Jo Martin, who plays Doctor Ruth (I’m sticking with it) is fantastic. She makes an immediate impression, and I have no doubt there will be many spinoff novels and Big Finish audio adventures about her. And that outfit! At once garish in its clashing colors and stylish in its fit, it’s pure Doctory goodness. And her TARDIS! I’m sorry, but I like the interior of Doctor Ruth’s TARDIS a lot more than the Thirteenth Doctor’s. It had that classic series feel to it, but updated and modern in its details. (And it has the round things on the walls again!)

So what is the secret of this new, previously unknown Doctor? If she’s from the future, how did she not recognize or remember the current Doctor? If she’s from the past, why would the current Doctor not remember her? My theory is that she isn’t from the future or the past, but rather she’s the Doctor from an alternate universe. Back in “Spyfall,” the first episode of the season, we saw a map in O’s house that appeared to show multiple Earths. I think we’re dealing with a multiverse here, and when the Kasaavin broke through from their universe to ours it opened a rift that this Doctor and her pursuers came through. That’s my theory, anyway. I don’t think they’re going to go the route of another “forgotten” incarnation like the War Doctor. I think that would be narratively unsatisfying, not to mention it would throw off the regeneration count even more than the War Doctor and the Metacrisis Doctor did! Anyway, I think we haven’t seen the last of her. Like Captain Jack, I suspect Doctor Ruth will be back for the season finale.

Okay, I’m actually exhausted from thinking about everything that was awesome in “Fugitive of the Judoon,” so let’s get to some Doctor Who neepery! The Judoon first appeared back in the 2007 Tenth Doctor episode “Smith and Jones,” in which we were also introduced to companion Martha Jones. The Chameleon Arch, which allows Time Lords to masquerade as humans and have their memories replaced with new, false ones (you really have to wonder what bizarre circumstances led to the invention of such a device), was first seen in the 2007 Tenth Doctor two-parter “Human Nature”/”The Family of Blood,” and of course was used in conjunction with the Master’s return to Doctor Who later that same year in the episode “Utopia.” Captain Jack Harkness hasn’t appeared on TV since Torchwood ended in 2011, nine years ago.
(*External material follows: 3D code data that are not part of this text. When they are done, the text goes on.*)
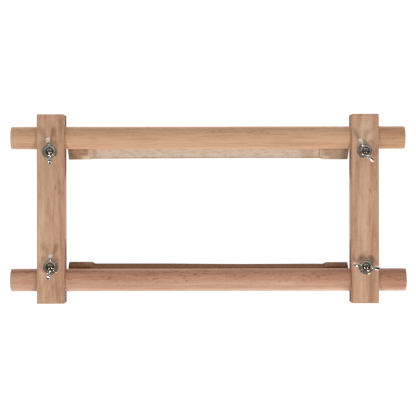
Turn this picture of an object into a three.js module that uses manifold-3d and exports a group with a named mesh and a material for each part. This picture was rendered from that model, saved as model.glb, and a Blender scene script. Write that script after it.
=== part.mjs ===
// Rotating tapestry frame: two split beech side arms, two beech rollers clamped
// in them by bolts and wing nuts, and a webbing tape stapled along each roller.
// Millimetres. +X runs along the rollers, +Y across the frame towards the top
// roller, +Z out of the front face, where the wing nuts are. The origin is the
// middle of the frame on the plane that it lies on.

import * as THREE from 'three';
import { mergeVertices } from 'three/addons/utils/BufferGeometryUtils.js';
import Module from 'manifold-3d';

// ---------------------------------------------------------------- dimensions

// side arms
const ARM_X = 190;             // centre line of each arm
const ARM_WIDTH = 33;
const ARM_LENGTH = 228.6;      // 9 inches
const ARM_THICKNESS = 38;
const ARM_EASE = 1.2;          // eased long edges
const ARM_END_EASE = 0.8;      // eased ends
const MID_Z = ARM_THICKNESS / 2;

// split clamp at each end of an arm
const SLIT_WIDTH = 3.0;        // saw kerf that splits the end of the arm
const RELIEF_D = 11.0;         // drilled hole where the kerf ends
const RELIEF_Y = 42.8;
const ROLLER_Y = 86.4;         // roller axis
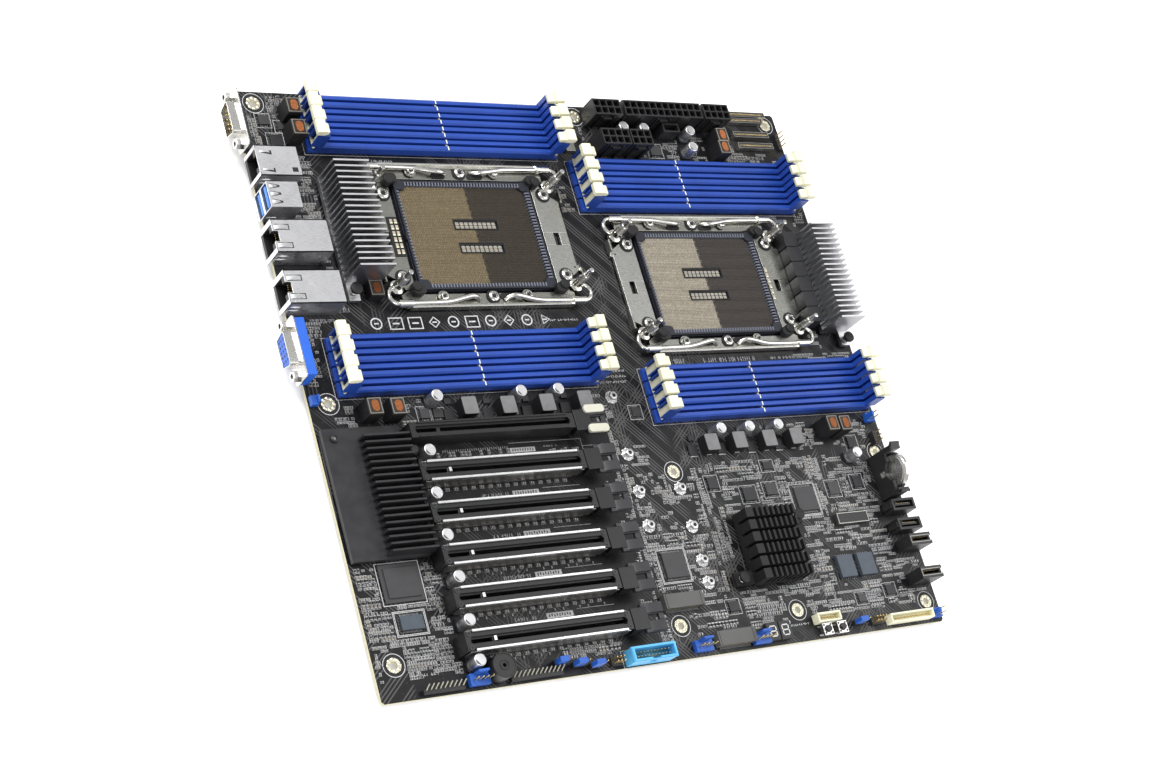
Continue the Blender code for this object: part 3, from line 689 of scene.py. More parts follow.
def screw(x, y, z, radius):
    """A button-head screw: its head with a socket, the star at the socket's floor, and its flange."""
    wide, narrow, socket = radius * 0.85, radius * 0.56, radius * 0.48
    rise = ((radius, 0), (radius, 0.6), (wide, 1.1), (narrow, 1.3), (socket, 0.7), (0, 0.7))
    profile = [(r, z + up) for r, up in rise]
    star = []
    for k in range(12):
        reach, turn = radius * (0.46 - 0.14 * (k % 2)), math.pi * k / 6
        star.append((x + reach * math.cos(turn), y + reach * math.sin(turn)))
    flange = disc(x, y, [(radius + 0.9, z - 0.5), (radius + 0.9, z - 0.05)], 24)
    return disc(x, y, profile), prism(star, "z", z + 0.6, z + 1.0), flange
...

Jack tells the Doctor’s companions to warn her about the “Lone Cyberman,” ostensibly the last Cyberman in existence, and of course we just witnessed the genesis of the Mondasian Cybermen in the 2017 Twelfth Doctor two-parter “World Enough and Time”/”The Doctor Falls.” Captain Jack also had his own encounter with the Cybermen in the 2006 Torchwood episode “Cyberwoman” (which, coincidentally, was also written by Chris Chibnall). The companions are slowly being let into the Doctor’s world now, asking about the Cybermen and being told they’re a threat on par with the Daleks, which they encountered in the 2019 New Year’s Day special “Resolution.” Lastly, Jack says something like, “Nanogenes, it’s always nanogenes,” when his stolen ship is attacking him, and this is likely a reference to the 2005 Ninth Doctor episode “The Doctor Dances,” in which alien nanogenes are spreading a plague through WWII London. “Are you my mummy?”

Phew! I think that’s it. I’m exhausted!